THE EXERCISE:
Take the data below and copy exactly the lines starting at the one with "sole_plate();" and finishing at the one with "for body, members", both included.
[start MATERIAL]
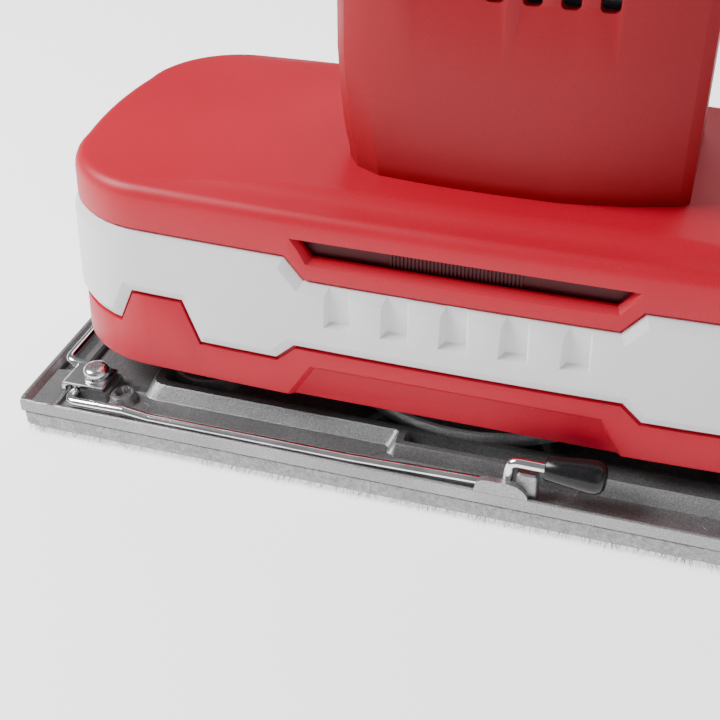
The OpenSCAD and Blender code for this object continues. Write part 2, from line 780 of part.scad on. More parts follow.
// Bracket that ties the upper bearing to the motor housing's walls
module upper_bracket() color([0.15, 0.15, 0.16]) difference() {
    union() {
        translate([axis_x, 0, up_z - 1]) cylinder(r = up_r + 3, h = up_h + 2.5);
        intersection() {
            translate([tower_x0, -5, up_z - 1]) cube([tower_x1 - tower_x0, 10, 3]);
            hull() {
                tower_slab(tower_z0 + 28, -wall, tower_lean);
                tower_slab(tower_z + 40, -wall, tower_lean);
            }
        }
    }
    translate([axis_x, 0, up_z]) cylinder(r = up_r, h = up_h);
    translate([axis_x, 0, 0]) cylinder(r = up_r - 3, h = up_z + up_h);
    translate([axis_x, 0, up_z + up_h - eps]) cylinder(r = journal_r + 1, h = 20);
}

module field_core() color([0.35, 0.35, 0.37]) difference() {
    intersection() {
        translate([axis_x - 30, -tower_w, core_z]) cube([60, 2 * tower_w, core_l]);
        at_z(core_z) linear_extrude(core_l) polygon(tower_pts(-wall - 0.4, 0));
    }
    translate([axis_x, 0, core_z - 1]) cylinder(r = core_d / 2 + air_gap, h = core_l + 2);
    for (s = [-1, 1]) translate([axis_x + s * 21.5 - 2, -15, core_z - 1]) cube([4, 30, core_l + 2]);
}

module field_coils() color([0.65, 0.33, 0.15]) translate([axis_x, 0, core_z])
    for (s = [-1, 1]) translate([s * 21.5, 0, 0]) difference() {
        union() {
            translate([-2, -15, -coil_h + 1]) cube([4, 30, core_l + 2 * coil_h - 2]);
        }
        translate([-4, -10, core_l + 1]) cube([8, 20, 1.5]);
    }

module brush_holders() color([0.75, 0.6, 0.25]) translate([axis_x, 0, comm_z + comm_h / 2])
    both_sides() difference() {
        translate([-5, comm_r + 1, -4.5]) cube([10, tower_w / 2 - wall - comm_r - 2, 9]);
        translate([-3.5, comm_r, -3]) cube([7, 30, 6]);
    }

module carbon_brushes() color([0.15, 0.15, 0.15]) translate([axis_x, 0, comm_z + comm_h / 2])
    both_sides() translate([-3.45, comm_r + 0.1, -2.95]) cube([6.9, 6, 5.9]);

module brush_springs() color("silver") translate([axis_x, 0, comm_z + comm_h / 2])
    both_sides() translate([0, comm_r + 6.1, 0]) rotate([-90, 0, 0])
        ring(2.4, 1.6, tower_w / 2 - wall - comm_r - 7.2);

module motor_shaft() color("lightgray") translate([axis_x, 0, 0]) {
    at_z(ecc_z + 1) cylinder(r = shaft_r, h = up_z - 2 - ecc_z);
    at_z(up_z - 1 - eps) cylinder(r = journal_r, h = up_h + 2);
}

module armature_core() color([0.4, 0.4, 0.42]) translate([axis_x, 0, core_z]) difference() {
    cylinder(r = core_d / 2, h = core_l);
    at_z(-1) cylinder(r = shaft_r, h = core_l + 2);
    for (i = [0:11]) rotate([0, 0, 30 * i]) translate([core_d / 2 - 3, -0.8, -1])
        cube([6, 1.6, core_l + 2]);
}

module armature_windings() color([0.7, 0.36, 0.16]) translate([axis_x, 0, core_z]) {
    at_z(-coil_h) ring(core_d / 2 - 3, shaft_r, coil_h);
    at_z(core_l) ring(core_d / 2 - 3, shaft_r, coil_h);
}

module commutator() color([0.75, 0.45, 0.25]) translate([axis_x, 0, comm_z]) difference() {
    cylinder(r = comm_r, h = comm_h);
    at_z(-1) cylinder(r = shaft_r, h = comm_h + 2);
    for (i = [0:23]) rotate([0, 0, 15 * i]) translate([comm_r - 1.2, -0.2, -1])
        cube([3, 0.4, comm_h + 2]);
}

module cooling_fan() color([0.2, 0.2, 0.22]) translate([axis_x, 0, fan_z]) difference() {
    union() {
        at_z(fan_h - 2) cylinder(r = fan_r, h = 2);
        cylinder(r = shaft_r + 5, h = fan_h);
        for (i = [0:fan_blades - 1]) rotate([0, 0, i * 360 / fan_blades])
            translate([fan_r * 0.62, -0.6, 0]) cube([fan_r * 0.37, 1.2, fan_h - 1]);
    }
    at_z(-1) cylinder(r = shaft_r, h = fan_h + 2);
}

module eccentric() color([0.5, 0.5, 0.52]) difference() {
    union() {
        translate([axis_x, 0, ecc_z]) cylinder(r = shaft_r + 8, h = ecc_h);
        translate([axis_x, 0, ecc_z]) difference() {
            cylinder(r = 33, h = ecc_h - 3);
            translate([-7, -40, -1]) cube([80, 80, 40]);
        }
        at_z(hub_z + ecc_bearing_h) cylinder(r = pin_r + 2.5, h = ecc_z - hub_z - ecc_bearing_h + eps);
        at_z(hub_z) cylinder(r = pin_r, h = ecc_z - hub_z);
    }
    translate([axis_x, 0, ecc_z + 1]) cylinder(r = shaft_r, h = 30);
    at_z(hub_z - 1) cylinder(r = 2.5, h = 10);
}

module eccentric_screw() color("dimgray") {
    at_z(hub_z - 0.8) cylinder(r = pin_r + 1.8, h = 0.8);
    at_z(hub_z - 1.7) cylinder(r = 4.4, h = 0.9 + eps);
    at_z(hub_z - eps) cylinder(r = 2.5, h = 8);
}

// ---------- Handle ----------

// The handle's +Y half, hollow, with stepped shoulders; the seam is on the middle plane
module handle_half() {
    shoulders = [[handle_w / 2 - 5, 0], [handle_w / 2 - 2, 1.5], [handle_w / 2, 4.5]];
    difference() {
        for (q = shoulders) translate([0, q[0], 0]) rotate([90, 0, 0]) linear_extrude(q[0])
            polygon(strip(-bar_r + q[1], bar_r - q[1]));
        translate([0, handle_w / 2 - shell_t - 1.5, 0]) rotate([90, 0, 0])
            linear_extrude(handle_w) polygon(strip(-bar_r + shell_t + 1, bar_r - shell_t - 1));
        translate([bar_cut - 400, -100, 0]) cube([400, 200, 400]);
        translate([-100, -100, foot_z - 100]) cube([500, 200, 100]);
    }
}

module handle_cuts() {
    translate([trigger_x - 2, -trigger_w / 2 - gap, trigger_z - 20])
        cube([trigger_l + 4, trigger_w + 2 * gap, 28]);
    translate([dial_x - dial_r - 1, -dial_w / 2 - gap, dial_z])
        cube([2 * dial_r + 2, dial_w + 2 * gap, 2 * dial_r]);
    translate([lock_x, -handle_w, lock_z]) rotate([-90, 0, 0])
        cylinder(r = lock_r + gap, h = handle_w);
    translate([inlet_x, 0, inlet_z]) rotate([0, 90, 0]) cylinder(r = gland_r, h = 40);
    trigger_pin_place(0);
    handle_bolts(2);
}

module trigger_pin_place(extra) {
    translate([trigger_x + 3, 0, trigger_z + 1.5]) rotate([90, 0, 0])
        cylinder(r = trigger_pin_r + extra, h = 25, center = true);
}

// Handle screws, driven from the left side
module handle_bolts(r) {
    for (p = handle_bolt_at) translate([p[0], handle_w / 2 - 3, p[1]]) rotate([90, 0, 0])
        cylinder(r = r, h = handle_w);
}

module handle_posts() {
    for (p = handle_bolt_at) translate([p[0], handle_w / 2 - 2, p[1]]) rotate([90, 0, 0])
        cylinder(r = 4, h = handle_w / 2 - 2);
}

module handle_right() color([0.76, 0.1, 0.13]) difference() {
    union() {
        handle_half();
        handle_posts();
    }
    handle_cuts();
}

module handle_left() color([0.76, 0.1, 0.13]) difference() {
    mirror([0, 1, 0]) union() {
        handle_half();
        handle_posts();
    }
    handle_cuts();
}

// Soft overmould along the upper side of the handle bar
module handle_grip() color([0.12, 0.12, 0.13]) difference() {
    translate([0, handle_w / 2 - 5, 0]) rotate([90, 0, 0]) linear_extrude(handle_w - 10)
        polygon(strip(bar_r, bar_r + grip_t));
    translate([grip_x0 - 400, -100, 0]) cube([400, 200, 400]);
    translate([0, -100, grip_z0 - 200]) cube([400, 200, 200]);
    translate([inlet_x, 0, inlet_z]) rotate([0, 90, 0]) cylinder(r = gland_r + 2.2, h = 40);
}

module handle_screws() color("dimgray")
    for (p = handle_bolt_at) translate([p[0], -handle_w / 2 + 1, p[1]]) rotate([90, 0, 0]) {
        translate([0, 0, -handle_w + 5]) cylinder(r = 2, h = handle_w - 5);
    }

module trigger() color([0.12, 0.12, 0.13]) difference() {
    side_prism([
        [trigger_x, trigger_z + 4], [trigger_x, trigger_z - 1], [trigger_x + 6, trigger_z - 4],
        [trigger_x + trigger_l * 0.8, trigger_z - 6.5], [trigger_x + trigger_l - 1, trigger_z - 5],
        [trigger_x + trigger_l, trigger_z - 2], [trigger_x + trigger_l, trigger_z + 4]
    ], trigger_w);
    trigger_pin_place(turn_gap);
}

module trigger_pin() color("lightgray") trigger_pin_place(0);

module switch_block() color([0.2, 0.2, 0.22])
    translate([trigger_x + 8, -9, trigger_z + 9.5]) cube([28, 18, 13]);

module lock_button() color([0.12, 0.12, 0.13])
    translate([lock_x, -handle_w / 2 - lock_out, lock_z]) rotate([-90, 0, 0]) {
        cylinder(r = lock_r - 0.8, h = 0.8 + eps);
        at_z(0.8) cylinder(r = lock_r, h = lock_out + 3.5);
    }

module speed_dial() color([0.15, 0.15, 0.16]) translate([dial_x, 0, dial_z]) rotate([90, 0, 0])
    translate([0, 0, -dial_w / 2]) difference() {
        cylinder(r = dial_r, h = dial_w);
        at_z(-1) cylinder(r = dial_pin_r + run_gap, h = dial_w + 2);
        for (i = [0:23]) rotate([0, 0, 15 * i]) translate([dial_r, 0, -1])
            cylinder(r = 0.7, h = dial_w + 2, $fn = 16);
    }

module speed_board() color([0.1, 0.35, 0.2]) {
    translate([dial_x - 7, dial_w / 2 + 0.6, dial_z - 13]) cube([16, 1.6, 14]);
    translate([dial_x, dial_w / 2 + 0.7, dial_z]) rotate([90, 0, 0])
        cylinder(r = dial_pin_r, h = dial_w + 1);
}

module capacitor() color([0.75, 0.6, 0.15])
    translate([inlet_x - 26, 0, tower_z - 11]) rotate([0, 90, 0]) cylinder(r = 5, h = 14);

// ---------- Ports ----------

module dust_spigot() color([0.12, 0.12, 0.13])
    translate([axis_x + half_bl, 0, spigot_z]) rotate([0, 90, 0]) difference() {
        union() {
            at_z(-wall - 7) cylinder(r = neck_r + 2.5, h = 2);
            at_z(-wall - 6) cylinder(r = neck_r, h = wall + 6 + band_out);
            at_z(band_out) cylinder(r = spigot_d / 2, h = spigot_l);
        }
        at_z(-30) cylinder(r = spigot_bore / 2, h = 90);
    }

module cable_inlet() color([0.12, 0.12, 0.13])
    translate([inlet_x, 0, inlet_z]) rotate([0, 90, 0]) difference() {
        union() {
            cylinder(r = gland_r, h = gland_l);
            at_z(gland_l - 5) cylinder(r = gland_r + 1.8, h = 3);
        }
        at_z(-1) cylinder(r = inlet_r, h = gland_l + 2);
    }

sole_plate();
foam_pad();
hook_face();
clamp_straps();
strap_screws();
sole_bearing();
bearing_retainer();
retainer_screws();
front_clamp_wire();
front_lever_tip();
rear_clamp_wire();
rear_lever_tip();
base_housing();
side_band();
fan_shroud();
isolator_posts();
isolator_screws();
bearing_bridge();
bridge_screws();
lower_bearing();
motor_housing();
motor_screws();
top_cap();
cap_screws();
upper_bearing();
upper_bracket();
field_core();
field_coils();
brush_holders();
carbon_brushes();
brush_springs();
motor_shaft();
armature_core();
armature_windings();
commutator();
cooling_fan();
eccentric();
eccentric_screw();
handle_left();
handle_right();
handle_grip();
handle_screws();
trigger();
trigger_pin();
switch_block();
lock_button();
speed_dial();
speed_board();
capacitor();
dust_spigot();
cable_inlet();
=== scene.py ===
import json
import math
import random
import bpy
from mathutils import Matrix, Vector

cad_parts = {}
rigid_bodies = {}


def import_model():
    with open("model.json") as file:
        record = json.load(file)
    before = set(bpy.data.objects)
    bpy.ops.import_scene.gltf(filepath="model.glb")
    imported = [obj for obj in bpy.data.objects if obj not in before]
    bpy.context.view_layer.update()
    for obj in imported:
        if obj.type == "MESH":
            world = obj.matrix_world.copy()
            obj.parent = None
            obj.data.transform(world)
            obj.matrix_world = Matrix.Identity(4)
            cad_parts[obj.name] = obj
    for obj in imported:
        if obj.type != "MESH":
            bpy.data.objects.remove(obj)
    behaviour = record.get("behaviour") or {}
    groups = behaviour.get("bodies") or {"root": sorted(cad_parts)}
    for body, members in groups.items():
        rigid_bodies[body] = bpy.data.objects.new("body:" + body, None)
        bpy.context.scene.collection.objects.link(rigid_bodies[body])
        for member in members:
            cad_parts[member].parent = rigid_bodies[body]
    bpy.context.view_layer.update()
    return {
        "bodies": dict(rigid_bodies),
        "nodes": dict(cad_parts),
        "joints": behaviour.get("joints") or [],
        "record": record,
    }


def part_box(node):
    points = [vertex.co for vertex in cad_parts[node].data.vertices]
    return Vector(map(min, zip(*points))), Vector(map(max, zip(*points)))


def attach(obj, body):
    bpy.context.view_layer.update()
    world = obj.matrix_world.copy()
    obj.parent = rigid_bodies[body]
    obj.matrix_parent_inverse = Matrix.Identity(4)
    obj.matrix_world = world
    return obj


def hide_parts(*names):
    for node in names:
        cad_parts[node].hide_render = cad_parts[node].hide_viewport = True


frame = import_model()
nodes = frame["nodes"]
mm = 0.001
print("frame loaded")


# small modelling helpers

def clearSelection():
    if bpy.context.object and bpy.context.object.mode != "OBJECT":
        bpy.ops.object.mode_set(mode="OBJECT")
    bpy.ops.object.select_all(action="DESELECT")


def makeActive(piece):
    clearSelection()
    piece.select_set(True)
    bpy.context.view_layer.objects.active = piece


def ringStack(name, rings, closed=True):
    # a disc extruded once per ring, each ring's corners then moved to their places in mm
    clearSelection()
    count = len(rings[0])
    bpy.ops.mesh.primitive_circle_add(vertices=count, radius=0.01, fill_type="NGON" if closed else "NOTHING")
    piece = bpy.context.object
    piece.name = name
    bpy.ops.object.mode_set(mode="EDIT")
    bpy.ops.mesh.select_all(action="SELECT")
    for ring in rings[1:]:
        if closed:
            bpy.ops.mesh.extrude_region_move()
        else:
            bpy.ops.mesh.extrude_edges_move()
    bpy.ops.object.mode_set(mode="OBJECT")
    places = [Vector(point) * mm for ring in rings for point in ring]
    for vertex, place in zip(piece.data.vertices, places):
        vertex.co = place
    faceOutwards(piece)
    return piece


def faceOutwards(piece):
    makeActive(piece)
    bpy.ops.object.mode_set(mode="EDIT")
    bpy.ops.mesh.select_all(action="SELECT")
    bpy.ops.mesh.normals_make_consistent(inside=False)
    bpy.ops.object.mode_set(mode="OBJECT")


def applyModifier(piece, kind, **settings):
    makeActive(piece)
    modifier = piece.modifiers.new(kind.lower(), kind)
    for key, value in settings.items():
        setattr(modifier, key, value)
    bpy.ops.object.modifier_apply(modifier=modifier.name)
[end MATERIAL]
OUTPUT OF THE TASK:
sole_plate();
foam_pad();
hook_face();
clamp_straps();
strap_screws();
sole_bearing();
bearing_retainer();
retainer_screws();
front_clamp_wire();
front_lever_tip();
rear_clamp_wire();
rear_lever_tip();
base_housing();
side_band();
fan_shroud();
isolator_posts();
isolator_screws();
bearing_bridge();
bridge_screws();
lower_bearing();
motor_housing();
motor_screws();
top_cap();
cap_screws();
upper_bearing();
upper_bracket();
field_core();
field_coils();
brush_holders();
carbon_brushes();
brush_springs();
motor_shaft();
armature_core();
armature_windings();
commutator();
cooling_fan();
eccentric();
eccentric_screw();
handle_left();
handle_right();
handle_grip();
handle_screws();
trigger();
trigger_pin();
switch_block();
lock_button();
speed_dial();
speed_board();
capacitor();
dust_spigot();
cable_inlet();
=== scene.py ===
import json
import math
import random
import bpy
from mathutils import Matrix, Vector

cad_parts = {}
rigid_bodies = {}


def import_model():
    with open("model.json") as file:
        record = json.load(file)
    before = set(bpy.data.objects)
    bpy.ops.import_scene.gltf(filepath="model.glb")
    imported = [obj for obj in bpy.data.objects if obj not in before]
    bpy.context.view_layer.update()
    for obj in imported:
        if obj.type == "MESH":
            world = obj.matrix_world.copy()
            obj.parent = None
            obj.data.transform(world)
            obj.matrix_world = Matrix.Identity(4)
            cad_parts[obj.name] = obj
    for obj in imported:
        if obj.type != "MESH":
            bpy.data.objects.remove(obj)
    behaviour = record.get("behaviour") or {}
    groups = behaviour.get("bodies") or {"root": sorted(cad_parts)}
    for body, members in groups.items():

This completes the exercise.